#### Exercise prompt:
Transcribe the material below exactly as it appears.

#### Information shown:
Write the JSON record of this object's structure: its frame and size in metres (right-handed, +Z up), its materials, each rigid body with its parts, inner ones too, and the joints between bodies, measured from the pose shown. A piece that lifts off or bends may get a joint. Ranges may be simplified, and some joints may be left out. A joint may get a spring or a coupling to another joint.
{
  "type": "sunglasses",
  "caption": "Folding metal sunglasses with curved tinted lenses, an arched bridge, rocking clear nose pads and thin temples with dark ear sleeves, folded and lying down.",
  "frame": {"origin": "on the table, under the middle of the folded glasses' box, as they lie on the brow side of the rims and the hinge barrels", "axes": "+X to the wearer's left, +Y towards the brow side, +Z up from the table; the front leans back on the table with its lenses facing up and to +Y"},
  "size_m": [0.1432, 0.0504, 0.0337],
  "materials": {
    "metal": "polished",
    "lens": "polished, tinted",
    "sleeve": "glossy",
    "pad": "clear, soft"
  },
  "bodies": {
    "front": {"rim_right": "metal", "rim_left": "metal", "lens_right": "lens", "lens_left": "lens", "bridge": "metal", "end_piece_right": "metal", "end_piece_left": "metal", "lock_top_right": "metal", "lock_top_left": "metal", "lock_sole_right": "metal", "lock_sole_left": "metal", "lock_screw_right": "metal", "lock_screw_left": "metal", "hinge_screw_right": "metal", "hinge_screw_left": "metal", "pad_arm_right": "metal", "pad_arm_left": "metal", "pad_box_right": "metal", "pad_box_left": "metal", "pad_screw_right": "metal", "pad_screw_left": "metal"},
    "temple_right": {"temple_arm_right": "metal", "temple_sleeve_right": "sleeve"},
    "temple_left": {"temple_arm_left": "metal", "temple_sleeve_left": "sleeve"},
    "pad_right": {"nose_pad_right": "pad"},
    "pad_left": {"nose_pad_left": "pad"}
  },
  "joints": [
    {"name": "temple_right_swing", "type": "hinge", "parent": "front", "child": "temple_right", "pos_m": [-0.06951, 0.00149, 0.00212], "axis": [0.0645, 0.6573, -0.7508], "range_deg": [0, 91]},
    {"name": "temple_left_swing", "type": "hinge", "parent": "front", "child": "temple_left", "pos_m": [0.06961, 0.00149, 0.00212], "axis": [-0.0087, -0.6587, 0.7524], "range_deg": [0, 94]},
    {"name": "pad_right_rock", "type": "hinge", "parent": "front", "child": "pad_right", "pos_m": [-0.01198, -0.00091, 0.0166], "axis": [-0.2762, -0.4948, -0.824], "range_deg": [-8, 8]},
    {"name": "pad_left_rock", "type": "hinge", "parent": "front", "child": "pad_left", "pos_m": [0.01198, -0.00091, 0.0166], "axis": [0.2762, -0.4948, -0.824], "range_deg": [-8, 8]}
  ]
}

#### Solution for this exercise:
Write the JSON record of this object's structure: its frame and size in metres (right-handed, +Z up), its materials, each rigid body with its parts, inner ones too, and the joints between bodies, measured from the pose shown. A piece that lifts off or bends may get a joint. Ranges may be simplified, and some joints may be left out. A joint may get a spring or a coupling to another joint.
{
  "type": "sunglasses",
  "caption": "Folding metal sunglasses with curved tinted lenses, an arched bridge, rocking clear nose pads and thin temples with dark ear sleeves, folded and lying down.",
  "frame": {"origin": "on the table, under the middle of the folded glasses' box, as they lie on the brow side of the rims and the hinge barrels", "axes": "+X to the wearer's left, +Y towards the brow side, +Z up from the table; the front leans back on the table with its lenses facing up and to +Y"},
  "size_m": [0.1432, 0.0504, 0.0337],
  "materials": {
    "metal": "polished",
    "lens": "polished, tinted",
    "sleeve": "glossy",
    "pad": "clear, soft"
  },
  "bodies": {
    "front": {"rim_right": "metal", "rim_left": "metal", "lens_right": "lens", "lens_left": "lens", "bridge": "metal", "end_piece_right": "metal", "end_piece_left": "metal", "lock_top_right": "metal", "lock_top_left": "metal", "lock_sole_right": "metal", "lock_sole_left": "metal", "lock_screw_right": "metal", "lock_screw_left": "metal", "hinge_screw_right": "metal", "hinge_screw_left": "metal", "pad_arm_right": "metal", "pad_arm_left": "metal", "pad_box_right": "metal", "pad_box_left": "metal", "pad_screw_right": "metal", "pad_screw_left": "metal"},
    "temple_right": {"temple_arm_right": "metal", "temple_sleeve_right": "sleeve"},
    "temple_left": {"temple_arm_left": "metal", "temple_sleeve_left": "sleeve"},
    "pad_right": {"nose_pad_right": "pad"},
    "pad_left": {"nose_pad_left": "pad"}
  },
  "joints": [
    {"name": "temple_right_swing", "type": "hinge", "parent": "front", "child": "temple_right", "pos_m": [-0.06951, 0.00149, 0.00212], "axis": [0.0645, 0.6573, -0.7508], "range_deg": [0, 91]},
    {"name": "temple_left_swing", "type": "hinge", "parent": "front", "child": "temple_left", "pos_m": [0.06961, 0.00149, 0.00212], "axis": [-0.0087, -0.6587, 0.7524], "range_deg": [0, 94]},
    {"name": "pad_right_rock", "type": "hinge", "parent": "front", "child": "pad_right", "pos_m": [-0.01198, -0.00091, 0.0166], "axis": [-0.2762, -0.4948, -0.824], "range_deg": [-8, 8]},
    {"name": "pad_left_rock", "type": "hinge", "parent": "front", "child": "pad_left", "pos_m": [0.01198, -0.00091, 0.0166], "axis": [0.2762, -0.4948, -0.824], "range_deg": [-8, 8]}
  ]
}